Funny woman Molly Shannon, best known as a regular cast member on "Saturday Night Live," may be able to induce laughter like nobody's business, but her allergies induce reactions of their own.
"I have bad cat allergies," Shannon, 43, said on the CW11 Morning News in New York. "I'm one of those people if I go to somebody's house, even if I don't see the cat, I start wheezing or I get hives. I'm just very sensitive."
Shannon's father and younger son have allergies as well. She has been a spokeswoman for the Allergy and Asthma Foundation of America, raising awareness about allergies.
Shannon's career at "SNL," where she was the longest featured female cast member and had several recurring roles such as licensed joyologist Helen Madden and quirky Catholic schoolgirl Mary Katherine Gallagher, led to more featured parts in films. But her allergies posed a problem on the set of a recent film, "Year of the Dog."
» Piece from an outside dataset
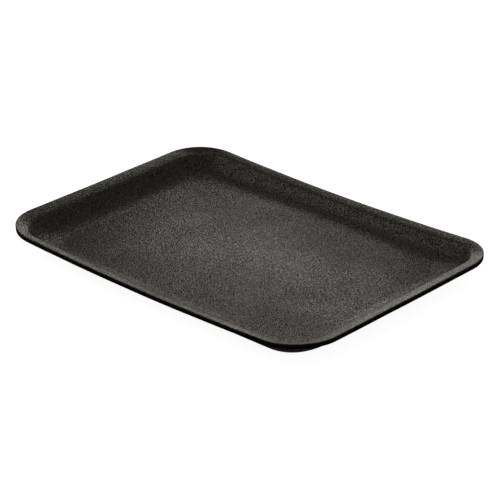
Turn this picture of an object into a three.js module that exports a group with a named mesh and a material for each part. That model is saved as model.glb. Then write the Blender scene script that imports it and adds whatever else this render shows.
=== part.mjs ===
// A shallow rectangular foam tray with rounded corners, as used under fresh food in a shop.
//
// It is one sheet of expanded foam, pressed hot into a mould and then trimmed round the rim.
// Floor, sloping walls and rim are one skin of nearly even thickness, so the tray is one solid.
// Units are millimetres. +Z is up, +X runs along the long sides, and the origin is the middle of
// the underside, so the tray stands on z = 0.

import * as THREE from "three";

// Overall size over the rim, and the height of its corners above the table.
const LENGTH = 209.6;
const WIDTH = 146.05;
const HEIGHT = 13.9;

// Corner radii seen from above: the trimmed rim, and the edge of the flat floor.
const RIM_CORNER_RADIUS = 23.1;
const FLOOR_CORNER_RADIUS = 16;

// Foam thickness at the floor, half way up the wall, and at the trimmed rim.
const FLOOR_THICKNESS = 3;
const WALL_THICKNESS = 3;
const RIM_THICKNESS = 2.4;

// Small round on the upper edge of the trimmed rim.
const LIP_RADIUS = 0.3;

// The wall of the two long sides: breadth of the rim, its slope down to the inside at the
// trimmed edge and at its inner end, round of the crest, slope of the wall from the horizontal,
// and round between wall and floor.
const LONG_RIM_BREADTH = 3.8;
const LONG_EDGE_SLOPE = 13;
const LONG_RIM_SLOPE = 21;
const LONG_CREST_RADIUS = 5;
const LONG_WALL_ANGLE = 54;
const LONG_FOOT_RADIUS = 12;

// The same six for the two short sides, where the rim is broader and the foot rounder.
const SHORT_RIM_BREADTH = 5.8;
const SHORT_EDGE_SLOPE = 11;
const SHORT_RIM_SLOPE = 19;
const SHORT_CREST_RADIUS = 5;
const SHORT_WALL_ANGLE = 54;
const SHORT_FOOT_RADIUS = 17;

// The rim is lower between the corners: how far it dips in the middle of each side.
const LONG_DIP = 3.1;
const SHORT_DIP = 0.5;

// At the round corners the rim falls a little more steeply to the inside: the extra drop, how
// far in from the edge it is greatest, and how much further in it has faded out.
const CORNER_DROP = 0.9;
const CORNER_DROP_AT = 4;
const CORNER_DROP_FADE = 12;

// Facets: along a long side, along a short side, round a corner, along an arc of the section.
const LONG_STEPS = 14;
const SHORT_STEPS = 8;
const CORNER_STEPS = 10;
const RIM_STEPS = 2;
const ARC_STEPS = 6;
const LIP_STEPS = 3;

const SKIN_COLOUR = 0x1d1c1a;
const SKIN_ROUGHNESS = 0.55;

const halfLength = LENGTH / 2;
const halfWidth = WIDTH / 2;

// How far the rim dips at a place given as shares of the half length and half width.
// Each side dips along a parabola, which fades out quickly away from that side.
function dipAt(u, v) {
  return LONG_DIP * (1 - u * u) * v ** 4 + SHORT_DIP * (1 - v * v) * u ** 4;
}

// The round corners dip a little too, so the rim starts that much higher and the highest
// point of a corner ends at HEIGHT.
const cornerDips = [];
for (let i = 0; i <= CORNER_STEPS; i++) {
  const angle = (Math.PI / 2) * (i / CORNER_STEPS);
  const x = halfLength - RIM_CORNER_RADIUS * (1 - Math.cos(angle));
  const y = halfWidth - RIM_CORNER_RADIUS * (1 - Math.sin(angle));
  cornerDips.push(dipAt(x / halfLength, y / halfWidth));
}
const rimTop = HEIGHT + Math.min(...cornerDips);
const wallDrop = rimTop - FLOOR_THICKNESS;

// Points along an arc that starts at a point and turns downwards from one slope to another.
function arcPoints(start, radius, first, last, steps) {
  const points = [];
  for (let i = 0; i <= steps; i++) {
    const slope = first + ((last - first) * i) / steps;
    points.push({
      inset: start.inset + radius * (Math.sin(slope) - Math.sin(first)),
      z: start.z - radius * (Math.cos(first) - Math.cos(slope)),
      slope,
    });
  }
  return points;
}

// The upper outline of a wall in its own plane, from the rim to the floor. Each point has its
// inset from the trimmed edge, its height, and the slope of the surface there.
function upperSection(rimBreadth, edgeSlope, rimSlope, crestRadius, wallAngle, footRadius) {
  const first = THREE.MathUtils.degToRad(edgeSlope);
  const last = THREE.MathUtils.degToRad(rimSlope);
  const angle = THREE.MathUtils.degToRad(wallAngle);
  const rimRadius = rimBreadth / (Math.sin(last) - Math.sin(first));
  const rim = arcPoints({ inset: LIP_RADIUS, z: rimTop }, rimRadius, first, last, RIM_STEPS);
  const crest = arcPoints(rim.at(-1), crestRadius, last, angle, ARC_STEPS);

  // The foot takes the drop that is left, at most, and a straight wall joins it to the crest.
  const left = crest.at(-1).z - FLOOR_THICKNESS;
  const foot = Math.min(footRadius, left / (1 - Math.cos(angle)));
  const straightDrop = left - foot * (1 - Math.cos(angle));
  const run = crest.at(-1).inset + straightDrop / Math.tan(angle) + foot * Math.sin(angle);
  const points = [...rim, ...crest.slice(1)];
  for (let i = ARC_STEPS; i >= 0; i--) {
    const slope = (angle * i) / ARC_STEPS;
    points.push({
      inset: run - foot * Math.sin(slope),
      z: FLOOR_THICKNESS + foot * (1 - Math.cos(slope)),
      slope,
    });
  }
  return points;
}

// Foam thickness at a height of the wall: rim, middle and floor, with even changes between.
function thicknessAt(z) {
  const up = (z - FLOOR_THICKNESS) / wallDrop;
  return up > 0.5
    ? THREE.MathUtils.lerp(WALL_THICKNESS, RIM_THICKNESS, 2 * up - 1)
    : THREE.MathUtils.lerp(FLOOR_THICKNESS, WALL_THICKNESS, 2 * up);
}

// The point of the underside that lies square below a point of the upper outline.
function underPoint(p) {
  const thickness = thicknessAt(p.z);
  return {
    inset: p.inset - thickness * Math.sin(p.slope),
    z: p.z - thickness * Math.cos(p.slope),
    reach: p.inset,
    spread: thickness * Math.sin(p.slope),
    lift: (p.z - FLOOR_THICKNESS) / wallDrop,
  };
}

// The whole outline of a wall: up from the floor, over the crest, round the lip, down the
// trimmed edge and back under the tray to the flat base.
function wallSection(...sizes) {
  const upper = upperSection(...sizes).slice(1);
  const top = upper.map((p) => ({
    ...p,
    reach: p.inset,
    spread: 0,
    lift: (p.z - FLOOR_THICKNESS) / wallDrop,
  }));
  const lip = [];
  for (let i = 0; i <= LIP_STEPS; i++) {
    const turn = (Math.PI / 2) * (i / LIP_STEPS);
    lip.push({
      inset: LIP_RADIUS * (1 - Math.sin(turn)),
      z: rimTop - LIP_RADIUS * (1 - Math.cos(turn)),
      reach: 0,
      spread: 0,
      lift: 1,
    });
  }
  const edge = { inset: 0, z: rimTop - RIM_THICKNESS, reach: 0, spread: 0, lift: 1 };
  return [...top.reverse(), ...lip, edge, ...upper.map(underPoint)];
}

const longWall = wallSection(
  LONG_RIM_BREADTH,
  LONG_EDGE_SLOPE,
  LONG_RIM_SLOPE,
  LONG_CREST_RADIUS,
  LONG_WALL_ANGLE,
  LONG_FOOT_RADIUS,
);
const shortWall = wallSection(
  SHORT_RIM_BREADTH,
  SHORT_EDGE_SLOPE,
  SHORT_RIM_SLOPE,
  SHORT_CREST_RADIUS,
  SHORT_WALL_ANGLE,
  SHORT_FOOT_RADIUS,
);

// The share of the extra corner drop at a distance in from the edge: none at either end.
function cornerShape(reach) {
  const past = Math.max(0, reach - CORNER_DROP_AT) / CORNER_DROP_FADE;
  return Math.min(reach / CORNER_DROP_AT, 1) * Math.max(0, 1 - past);
}

// One closed loop round the tray through the same point of both wall sections. It is a
// rectangle with round corners, whose height passes from one section to the other at the corners.
function loopAt(longPoint, shortPoint) {
  const halfX = halfLength - shortPoint.inset;
  const halfY = halfWidth - longPoint.inset;
  const reach = (longPoint.reach + shortPoint.reach) / 2;
  const radius =
    Math.max(FLOOR_CORNER_RADIUS, RIM_CORNER_RADIUS - reach) +
    (longPoint.spread + shortPoint.spread) / 2;
  const loop = [];

  const add = (x, y, shortShare) => {
    const z = THREE.MathUtils.lerp(longPoint.z, shortPoint.z, shortShare);
    const lift = THREE.MathUtils.lerp(longPoint.lift, shortPoint.lift, shortShare);
    const corner = CORNER_DROP * 4 * shortShare * (1 - shortShare) * cornerShape(reach);
    loop.push(new THREE.Vector3(x, y, z - corner - lift * dipAt(x / halfX, y / halfY)));
  };

  // Four quarters, each a corner arc and the side that follows it, counter-clockwise from +X.
  for (let quarter = 0; quarter < 4; quarter++) {
    const signX = quarter === 0 || quarter === 3 ? 1 : -1;
    const signY = quarter < 2 ? 1 : -1;
    const centreX = signX * (halfX - radius);
    const centreY = signY * (halfY - radius);
    for (let i = 0; i <= CORNER_STEPS; i++) {
      const angle = (Math.PI / 2) * (quarter + i / CORNER_STEPS);
      const x = centreX + radius * Math.cos(angle);
      const y = centreY + radius * Math.sin(angle);
      add(x, y, Math.cos(angle) ** 2);
    }
    const alongX = quarter % 2 === 0;
    const steps = alongX ? LONG_STEPS : SHORT_STEPS;
    for (let i = 1; i < steps; i++) {
      const share = 1 - (2 * i) / steps;
      if (alongX) add(centreX * share, signY * halfY, 0);
      else add(signX * halfX, centreY * share, 1);
    }
  }
  return loop;
}

// The closed skin: the loops from the floor's edge round to the base's edge, joined by
// facets, with the flat floor and the flat base as fans round their middle points.
function trayGeometry() {
  const loops = longWall.map((point, i) => loopAt(point, shortWall[i]));
  const count = loops[0].length;
  const vertices = loops.flat();
  const indices = [];

  for (let row = 0; row + 1 < loops.length; row++) {
    for (let i = 0; i < count; i++) {
      const next = (i + 1) % count;
      const a = row * count + i;
      const b = row * count + next;
      const c = a + count;
      const d = b + count;
      indices.push(a, c, b, b, c, d);
    }
  }
  const floorMiddle = vertices.push(new THREE.Vector3(0, 0, FLOOR_THICKNESS)) - 1;
  const baseMiddle = vertices.push(new THREE.Vector3(0, 0, 0)) - 1;
  const lastRow = (loops.length - 1) * count;
  for (let i = 0; i < count; i++) {
    const next = (i + 1) % count;
    indices.push(floorMiddle, i, next);
    indices.push(baseMiddle, lastRow + next, lastRow + i);
  }

  const geometry = new THREE.BufferGeometry().setFromPoints(vertices);
  geometry.setIndex(indices);
  geometry.computeVertexNormals();
  return geometry;
}

const foam = new THREE.MeshStandardMaterial({
  color: SKIN_COLOUR,
  roughness: SKIN_ROUGHNESS,
  metalness: 0,
});

const tray = new THREE.Group();
const foamTray = new THREE.Mesh(trayGeometry(), foam);
foamTray.name = "foam_tray";
tray.add(foamTray);

export default tray;
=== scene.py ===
# %% [markdown]
# # A shallow black foam tray
#
# The real tray is one sheet of expanded foam, pressed hot into a mould and trimmed round the
# rim. Its outline is simple. What makes it look real are three quieter things: the foam is
# soft, so no surface is quite flat; its skin is a fine grain of closed cells that glitters a
# little; and the rim is a soft round that ends in a matt edge, where a knife cut it.
#
# The imported model is loaded first, as a fixed frame. It has the true size of the tray, and
# everything below is built in its space. Its box is kept.

import math
from collections import namedtuple

import bpy
from mathutils import Matrix, Vector, noise


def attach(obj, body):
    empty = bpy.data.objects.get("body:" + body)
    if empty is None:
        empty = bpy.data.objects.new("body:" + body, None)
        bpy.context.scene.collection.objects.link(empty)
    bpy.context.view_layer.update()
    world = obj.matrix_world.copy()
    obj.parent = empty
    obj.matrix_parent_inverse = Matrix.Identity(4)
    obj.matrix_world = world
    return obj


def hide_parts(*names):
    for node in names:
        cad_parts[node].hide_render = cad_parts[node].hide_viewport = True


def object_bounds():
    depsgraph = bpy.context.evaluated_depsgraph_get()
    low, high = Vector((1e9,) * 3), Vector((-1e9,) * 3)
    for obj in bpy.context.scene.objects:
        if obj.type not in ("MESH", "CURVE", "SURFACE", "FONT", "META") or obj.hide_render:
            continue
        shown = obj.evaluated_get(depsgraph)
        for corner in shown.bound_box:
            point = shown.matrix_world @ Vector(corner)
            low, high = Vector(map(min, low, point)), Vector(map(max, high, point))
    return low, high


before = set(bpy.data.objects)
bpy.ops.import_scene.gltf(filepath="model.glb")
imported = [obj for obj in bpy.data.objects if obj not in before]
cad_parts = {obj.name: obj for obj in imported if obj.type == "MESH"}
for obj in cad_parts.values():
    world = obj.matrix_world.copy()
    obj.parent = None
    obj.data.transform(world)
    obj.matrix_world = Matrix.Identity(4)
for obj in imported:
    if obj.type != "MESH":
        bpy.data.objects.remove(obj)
cad_low, cad_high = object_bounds()
MM = 0.001
print("tray in the frame, mm:", [round(v / MM, 1) for v in cad_high - cad_low])

# %% [markdown]
# ## The sizes
#
# A tray like this is one wall section carried round a rectangle with round corners. It could
# be a box with bevels, but the walls change round the tray: the short sides have a broader
# rim and a rounder foot than the long ones. So each kind of side gets a wall of its own, with
# the same six sizes, and a loft passes from one to the other at the corners. Length, width
# and height are read from the frame and the others repeat the values of the solid in it, so
# the fine mesh lies where the plain one does. Lengths are in millimetres, slopes in degrees.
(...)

"I didn't tell them, but we were in preproduction one day and I broke out a little bit because of the dog so I told them and they were like what?!?" Shannon told The Cinema Source magazine. "So I went to an allergy doctor and got all this medication but I never had to use any of it. I'm much more allergic to cats."
Serena Williams has continually wowed the tennis world with her skills, physical prowess and unique style since she rose to fame 10 years ago.
Currently ranked sixth in the Women's Tennis Association, the 5 feet 10 inch' beauty has made media headlines for her wins and her flamboyant fashion on the court.
She and older sister, Venus, have battled for the No. 1 ranking several times since both came on the tennis scene in the late '90s.
Even when a series of leg and ankle injuries led her to drop out of the top 100 ranking in mid 2006, Williams stayed in the spotlight with celebrity appearances, charity work and her fashion designs. Williams started her own fashion line Aneres -- Serena spelled backward -- and says on her official Web site that she hopes to continue with fashion after her tennis career.
But Williams can't beat everything -- she's allergic to peanuts. She falls in the approximately 1 percent of the population with a peanut allergy. According to the U.S. Olympic Web site, Williams says she's also allergic to crazy people.
Drew Barrymore, a gifted and versatile actress, has as eclectic collection of allergies as she does film roles.
Barrymore, 33, is allergic to garlic, according to a 1997 article in the Houston Chronicle, as well as coffee, bee stings and perfume.
Also a vegetarian, Barrymore said that eating "can be a major pain for me."
Barrymore, whose first major role was in Steven Spielberg's "ET" in 1982, and who went through bouts of partying and drug abuse in her adolescence, has blossomed into a career as an established actress and producer with huge box-office appeal.
Though her production company is named Flower Films, flowers and pollen are not among her list of allergens.
If Neko Case wasn't a musician, she knows what she might be.
"If I ever got out of music, I'd go back to school to become a forest ranger," Case, 37, told Fab magazine. "I've always wanted to be the lady with the jeep and the dog who works at the national forest service. I'd let the animals run free."